Work to do » Report each line of the data that has "This" somewhere in it.

>> begin

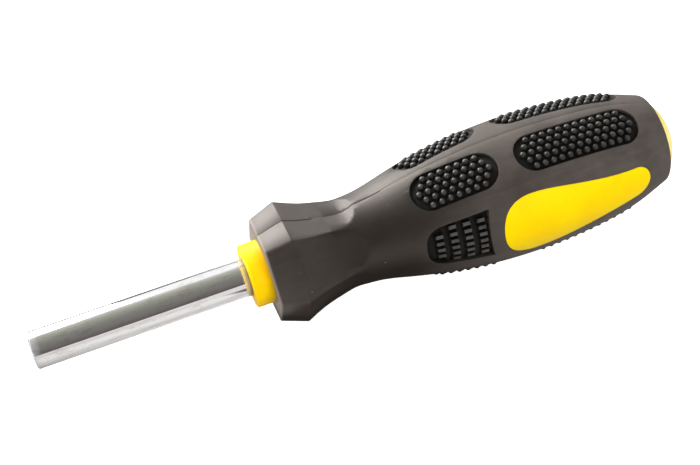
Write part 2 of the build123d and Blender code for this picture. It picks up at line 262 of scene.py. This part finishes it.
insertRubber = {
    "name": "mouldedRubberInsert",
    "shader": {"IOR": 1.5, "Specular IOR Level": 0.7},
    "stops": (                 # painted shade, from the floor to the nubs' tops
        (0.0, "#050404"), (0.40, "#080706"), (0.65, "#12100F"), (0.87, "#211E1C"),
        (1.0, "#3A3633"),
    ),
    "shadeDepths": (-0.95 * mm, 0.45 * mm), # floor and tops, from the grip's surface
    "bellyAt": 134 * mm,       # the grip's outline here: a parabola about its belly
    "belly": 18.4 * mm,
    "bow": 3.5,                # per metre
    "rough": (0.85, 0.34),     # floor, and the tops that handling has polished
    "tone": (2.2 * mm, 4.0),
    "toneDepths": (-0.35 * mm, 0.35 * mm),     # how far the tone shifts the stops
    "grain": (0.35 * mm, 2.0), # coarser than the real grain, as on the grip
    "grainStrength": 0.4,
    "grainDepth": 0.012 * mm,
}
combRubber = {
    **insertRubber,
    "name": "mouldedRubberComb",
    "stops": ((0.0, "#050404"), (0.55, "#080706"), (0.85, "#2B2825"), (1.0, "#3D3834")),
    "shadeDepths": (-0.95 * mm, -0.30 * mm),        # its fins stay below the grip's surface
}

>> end
>> begin

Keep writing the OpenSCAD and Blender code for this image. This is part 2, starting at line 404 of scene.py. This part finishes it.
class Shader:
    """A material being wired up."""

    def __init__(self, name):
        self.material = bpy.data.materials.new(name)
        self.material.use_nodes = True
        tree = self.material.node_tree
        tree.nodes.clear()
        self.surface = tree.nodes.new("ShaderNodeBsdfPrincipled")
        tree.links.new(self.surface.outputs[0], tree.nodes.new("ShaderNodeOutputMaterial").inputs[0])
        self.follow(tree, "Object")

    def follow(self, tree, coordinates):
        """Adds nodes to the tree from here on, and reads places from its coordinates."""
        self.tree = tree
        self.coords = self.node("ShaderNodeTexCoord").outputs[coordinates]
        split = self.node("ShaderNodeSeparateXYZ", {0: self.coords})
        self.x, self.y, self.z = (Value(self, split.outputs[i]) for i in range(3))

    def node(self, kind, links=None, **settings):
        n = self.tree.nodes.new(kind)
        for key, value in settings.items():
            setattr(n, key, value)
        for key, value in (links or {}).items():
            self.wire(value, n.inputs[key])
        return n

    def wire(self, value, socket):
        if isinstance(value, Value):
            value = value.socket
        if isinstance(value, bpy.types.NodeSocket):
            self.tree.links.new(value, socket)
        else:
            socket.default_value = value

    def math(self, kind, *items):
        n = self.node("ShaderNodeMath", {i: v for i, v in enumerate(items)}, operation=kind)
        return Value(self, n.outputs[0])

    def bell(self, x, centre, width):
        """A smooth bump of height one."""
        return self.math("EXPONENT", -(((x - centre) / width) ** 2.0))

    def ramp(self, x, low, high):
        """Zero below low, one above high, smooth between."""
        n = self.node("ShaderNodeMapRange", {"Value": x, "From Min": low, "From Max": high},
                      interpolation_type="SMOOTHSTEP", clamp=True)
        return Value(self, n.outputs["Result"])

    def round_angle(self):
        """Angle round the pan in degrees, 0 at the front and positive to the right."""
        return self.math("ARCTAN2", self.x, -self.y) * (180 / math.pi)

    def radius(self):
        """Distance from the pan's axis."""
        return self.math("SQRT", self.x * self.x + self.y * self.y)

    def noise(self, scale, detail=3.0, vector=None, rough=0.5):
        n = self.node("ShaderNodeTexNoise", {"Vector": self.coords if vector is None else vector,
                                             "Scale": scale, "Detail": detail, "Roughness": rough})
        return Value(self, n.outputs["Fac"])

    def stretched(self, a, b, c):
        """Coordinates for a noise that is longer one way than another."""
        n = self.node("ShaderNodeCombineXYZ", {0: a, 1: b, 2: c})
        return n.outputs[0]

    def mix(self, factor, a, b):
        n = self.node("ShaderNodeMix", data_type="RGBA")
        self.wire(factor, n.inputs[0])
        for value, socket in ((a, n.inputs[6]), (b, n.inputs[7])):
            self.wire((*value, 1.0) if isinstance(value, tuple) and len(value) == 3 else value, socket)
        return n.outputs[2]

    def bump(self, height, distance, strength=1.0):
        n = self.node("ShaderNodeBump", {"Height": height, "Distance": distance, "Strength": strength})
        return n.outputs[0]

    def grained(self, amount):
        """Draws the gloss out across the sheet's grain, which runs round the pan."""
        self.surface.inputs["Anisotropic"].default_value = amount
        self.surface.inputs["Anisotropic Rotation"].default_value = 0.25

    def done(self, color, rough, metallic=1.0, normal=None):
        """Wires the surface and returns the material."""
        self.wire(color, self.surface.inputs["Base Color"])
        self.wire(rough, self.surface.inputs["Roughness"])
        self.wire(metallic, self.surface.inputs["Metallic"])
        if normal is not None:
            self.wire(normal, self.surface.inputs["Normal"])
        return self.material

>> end

Exercise solution »
Write part 2 of the build123d and Blender code for this picture. It picks up at line 262 of scene.py. This part finishes it.
Keep writing the OpenSCAD and Blender code for this image. This is part 2, starting at line 404 of scene.py. This part finishes it.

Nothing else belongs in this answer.